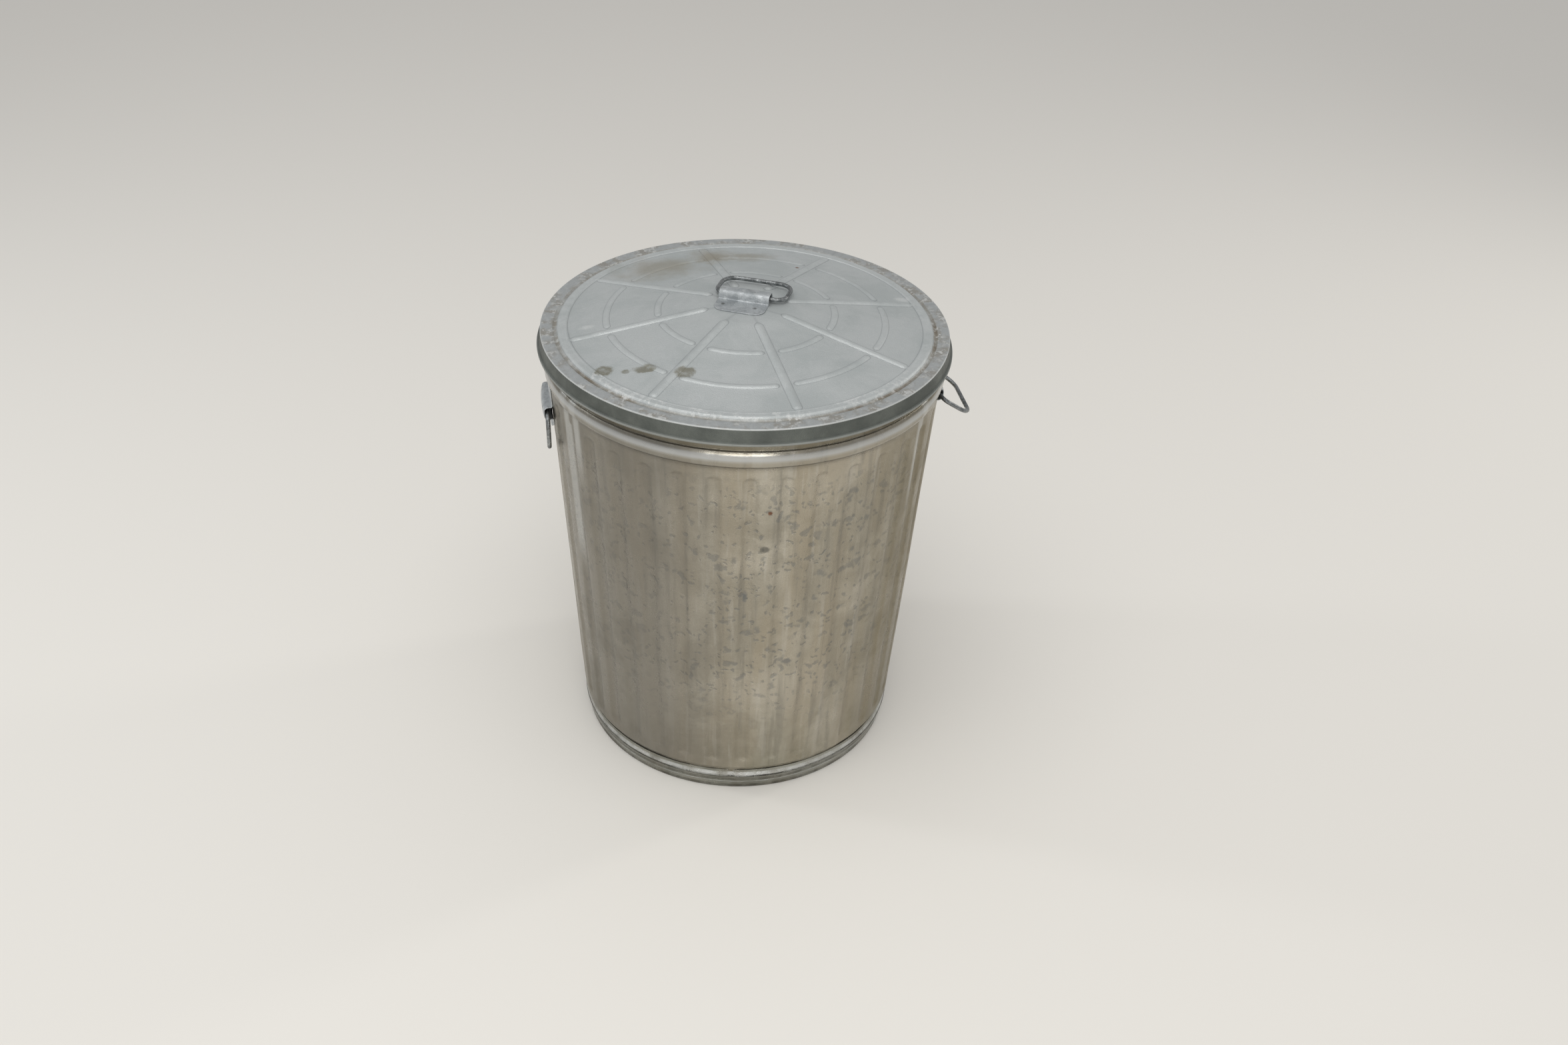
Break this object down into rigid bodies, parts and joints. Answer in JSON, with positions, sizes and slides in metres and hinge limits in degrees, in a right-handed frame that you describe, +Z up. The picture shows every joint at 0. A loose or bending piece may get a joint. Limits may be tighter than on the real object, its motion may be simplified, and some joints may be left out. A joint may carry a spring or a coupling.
{
  "type": "trash can",
  "caption": "Tapered, fluted sheet-metal trash can with a drop-on domed lid, two side bail handles and a bail handle on the lid.",
  "frame": {"origin": "centre of the base on the floor, on the can's axis", "axes": "+Z up the can's axis; the side handles lie on +X and -X; -Y is the side that the picture shows"},
  "size_m": [0.5141, 0.4816, 0.5828],
  "materials": {
    "galvanized_sheet": "hot-dip galvanized sheet, fairly glossy, mottled and stained with age",
    "galvanized_hoop": "hot-dip galvanized strip, glossy, scuffed",
    "galvanized_lid": "hot-dip galvanized sheet, pale and satin, with stains and scuffs",
    "galvanized_plate": "galvanized pressing, patchy zinc",
    "galvanized_wire": "galvanized wire, dull"
  },
  "bodies": {
    "can": {"body_shell": "galvanized_sheet", "bottom_pan": "galvanized_sheet", "base_hoop": "galvanized_hoop", "right_handle_plate": "galvanized_plate", "left_handle_plate": "galvanized_plate"},
    "lid": {"lid_shell": "galvanized_lid", "lid_handle_plate": "galvanized_plate"},
    "right_ring": {"right_bail": "galvanized_wire"},
    "left_ring": {"left_bail": "galvanized_wire"},
    "lid_ring": {"lid_bail": "galvanized_wire"}
  },
  "joints": [
    {"name": "lid_lift", "type": "slide", "parent": "can", "child": "lid", "axis": [0, 0, 1], "range_m": [0, 0.12]},
    {"name": "right_bail_swing", "type": "hinge", "parent": "can", "child": "right_ring", "pos_m": [0.23286, 0, 0.4575], "axis": [0, -1, 0], "range_deg": [-62.5, 107.5]},
    {"name": "left_bail_swing", "type": "hinge", "parent": "can", "child": "left_ring", "pos_m": [-0.23286, 0, 0.4575], "axis": [0, 1, 0], "range_deg": [-5, 165]},
    {"name": "lid_bail_swing", "type": "hinge", "parent": "lid", "child": "lid_ring", "pos_m": [0.00529, 0.01188, 0.5764], "axis": [0.9135, -0.4067, 0], "range_deg": [0, 184]}
  ]
}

----------------------------------------

— TASK PROMPT —
Repeat the data exactly. Leave nothing out.

— FINAL RESULT —
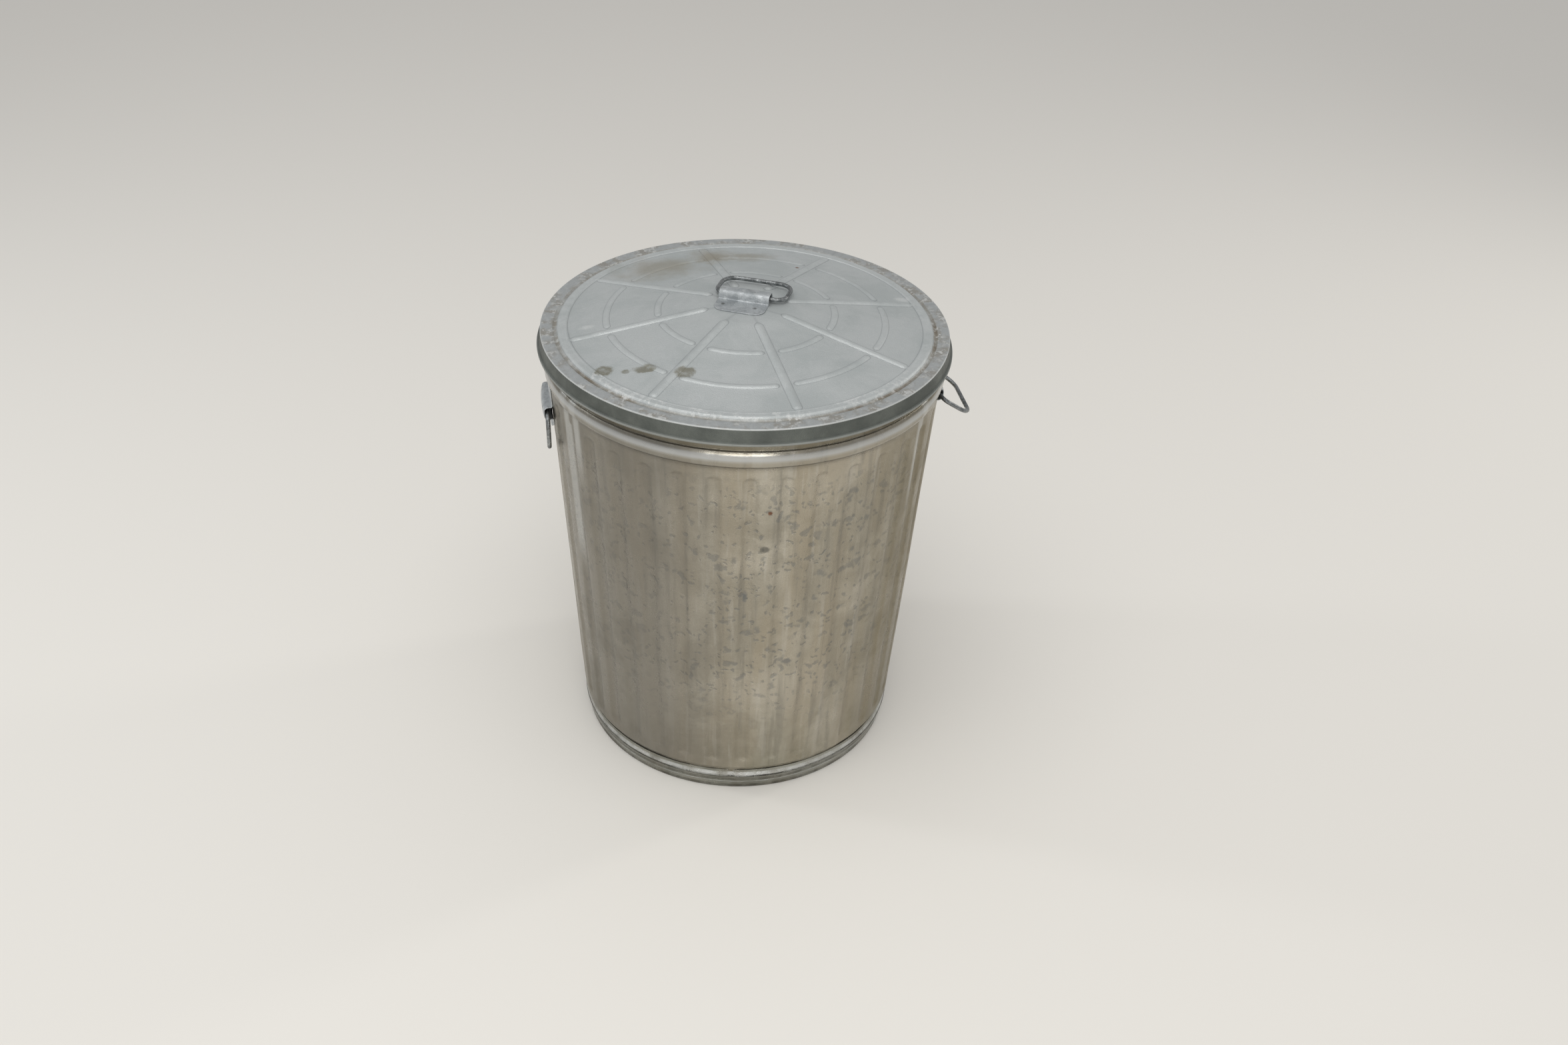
Break this object down into rigid bodies, parts and joints. Answer in JSON, with positions, sizes and slides in metres and hinge limits in degrees, in a right-handed frame that you describe, +Z up. The picture shows every joint at 0. A loose or bending piece may get a joint. Limits may be tighter than on the real object, its motion may be simplified, and some joints may be left out. A joint may carry a spring or a coupling.
{
  "type": "trash can",
  "caption": "Tapered, fluted sheet-metal trash can with a drop-on domed lid, two side bail handles and a bail handle on the lid.",
  "frame": {"origin": "centre of the base on the floor, on the can's axis", "axes": "+Z up the can's axis; the side handles lie on +X and -X; -Y is the side that the picture shows"},
  "size_m": [0.5141, 0.4816, 0.5828],
  "materials": {
    "galvanized_sheet": "hot-dip galvanized sheet, fairly glossy, mottled and stained with age",
    "galvanized_hoop": "hot-dip galvanized strip, glossy, scuffed",
    "galvanized_lid": "hot-dip galvanized sheet, pale and satin, with stains and scuffs",
    "galvanized_plate": "galvanized pressing, patchy zinc",
    "galvanized_wire": "galvanized wire, dull"
  },
  "bodies": {
    "can": {"body_shell": "galvanized_sheet", "bottom_pan": "galvanized_sheet", "base_hoop": "galvanized_hoop", "right_handle_plate": "galvanized_plate", "left_handle_plate": "galvanized_plate"},
    "lid": {"lid_shell": "galvanized_lid", "lid_handle_plate": "galvanized_plate"},
    "right_ring": {"right_bail": "galvanized_wire"},
    "left_ring": {"left_bail": "galvanized_wire"},
    "lid_ring": {"lid_bail": "galvanized_wire"}
  },
  "joints": [
    {"name": "lid_lift", "type": "slide", "parent": "can", "child": "lid", "axis": [0, 0, 1], "range_m": [0, 0.12]},
    {"name": "right_bail_swing", "type": "hinge", "parent": "can", "child": "right_ring", "pos_m": [0.23286, 0, 0.4575], "axis": [0, -1, 0], "range_deg": [-62.5, 107.5]},
    {"name": "left_bail_swing", "type": "hinge", "parent": "can", "child": "left_ring", "pos_m": [-0.23286, 0, 0.4575], "axis": [0, 1, 0], "range_deg": [-5, 165]},
    {"name": "lid_bail_swing", "type": "hinge", "parent": "lid", "child": "lid_ring", "pos_m": [0.00529, 0.01188, 0.5764], "axis": [0.9135, -0.4067, 0], "range_deg": [0, 184]}
  ]
}